Undoubtedly, if I were to pick a song that I believe best sums up the spirit of seemingly accursed auteur Roman Polanski and his films, especially Rosemary’s Baby, The Fearless Vampire Killers (1967), and The Ninth Gate (1999)—all cinematic works where evil prevails in the end—it would be “Sympathy for the Devil” by the Rolling Stones, even if it is not exactly the sort of song that he would use in one of his films. Indeed, while Polanski’s films reveal that he has extremely pessimistic existentialist tendencies, they also demonstrate that, at least allegorically speaking, he has no problem sympathizing with the plight of Satan, but I guess one would not expect anything less from a Polish Jew that personally witnessed the worst of the Kraków Ghetto as a child and whose mother died in Auschwitz concentration camp, not to mention the fact that he was forced against his will to pose as a Roman Catholic lest her be found out as a Jew and sent to a concentration camp like both of his parents. Of course, not unlike Satan in Rosemary’s Baby, Jewish outsider Polanski impregnated a blonde Aryan beauty, thus making the murder of said blonde Aryan beauty and the dead half-Jewish fetus seem all the more bizarre on retrospect, as if the auteur had been punished by god for his bold cinematic sins. As someone that is not particularly religious, I somehow find the bizarre metaphysical implications of Rosemary’s Baby to be surprisingly intriguing, especially considering that even a carny huckster like William Castle—a man that thrived like no other in terms of being a shameless cinematic smut-peddler—felt severe guilt in regard to producing the film, even writing when his hit satanic flick was receiving Academy Awards, “All my life I had yearned for the applause, approval and recognition of my peers and when the awards were being passed out, I no longer cared. I was at home, very frightened of ROSEMARY’S BABY.” On top of feeling guilty about the spiritual influence of the film, Castle also suffered kidney failure shortly after it was released. To Castle's credit, the horror films that he personally directed like The Tingler (1959) and even his swansong Shanks (1974) are fun and hokey with cartoonish depicts of good and evil and surely not works that celebrate Satan, so it almost seems sickly absurd that he was involved with producing a film that is nothing short of Satanic cinema par excellence.

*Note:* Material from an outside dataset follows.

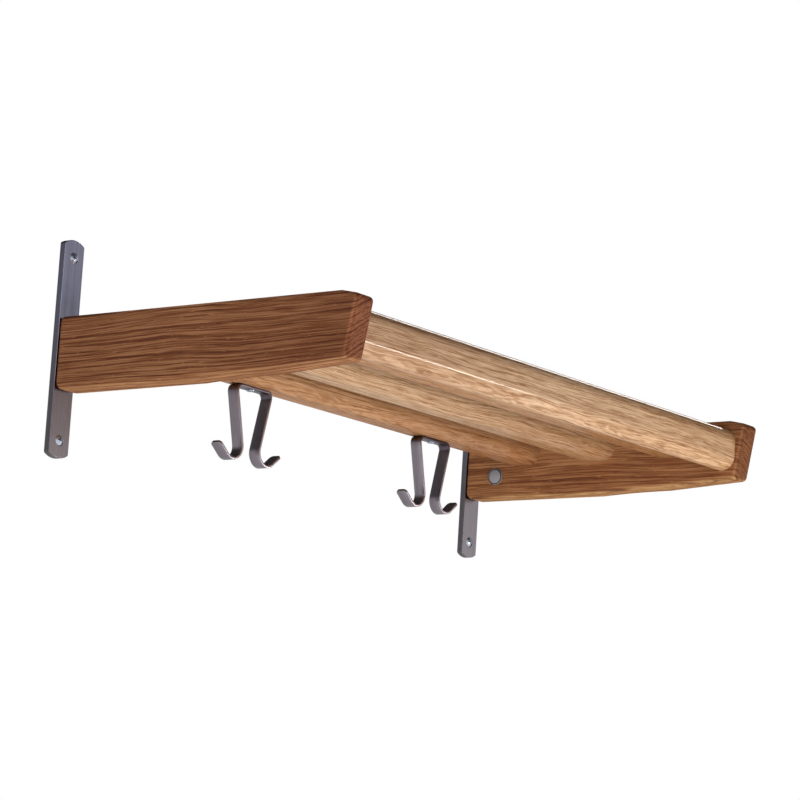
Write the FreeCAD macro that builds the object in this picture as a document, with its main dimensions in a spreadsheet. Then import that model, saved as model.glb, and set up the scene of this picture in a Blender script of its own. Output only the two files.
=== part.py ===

While there is ample evidence to argue that Rosemary's Baby is a sort of dark crypto-comedy at the expense of Christian true believers, there is denying that it has a singular dark and ominous essence that has yet to be rivaled by any other film. Undoubtedly, it is one of those oh-so rare films that, although I come back to it every couple years, I cannot exactly say that I am a true fan even though I believe that is one of the most subversive, immaculate, and artistically merited that has ever come out of Hollywood. While Polanski once stated, “I no more believed in Satan as evil incarnate than I believed in a personal god; the whole idea conflicted with my rational view of the world,” his sins, life of artistic and monetary success yet strange misfortune, and films certainly seem to contradict this. Indeed, one could also argue that working in Hollywood caused Polanski to lose his soul, or as David Thomson noted in his trusty film reference book The New Biographical Dictionary of Film regarding the auteur's inexplicable decline as a cinematic artist with an unmistakable style, “Once upon a time, it would have seemed impossible for Polanski to stagnate. Yet it has happened. DEATH AND THE MAIDEN and THE NINTH GATE did not seem to belong to him, whereas, once, he had put his stamp on anything and everything. This liberty has not enriched him. There has been no talk of a return to America; and no hint of that music not having to be faced. In Paris, Polanski seems disconsolate, a thumb-twiddler. And while time passes, the mood for his best films is nearly forgotten.” Don't get me wrong, I enjoyed Macbeth (1971) and to even some extent The Pianist (2002), but the somewhat flawed The Tenant (1976) aka Le Locataire seems to be the director's last display of unadulterated artistic integrity. As for Rosemary's Baby, it might be adapted from the novel of an obscenely overrated mainstream horror novelist, but it is pure Polanski in a darkly comedic misanthropic sort of fashion that, for better or worse, reminds viewers why people used to oftentimes oftentimes associated Jews and Judaism with Satanism. In other words, I am not surprised that the film was directed by an inordinately artistically gift holocaust survivor.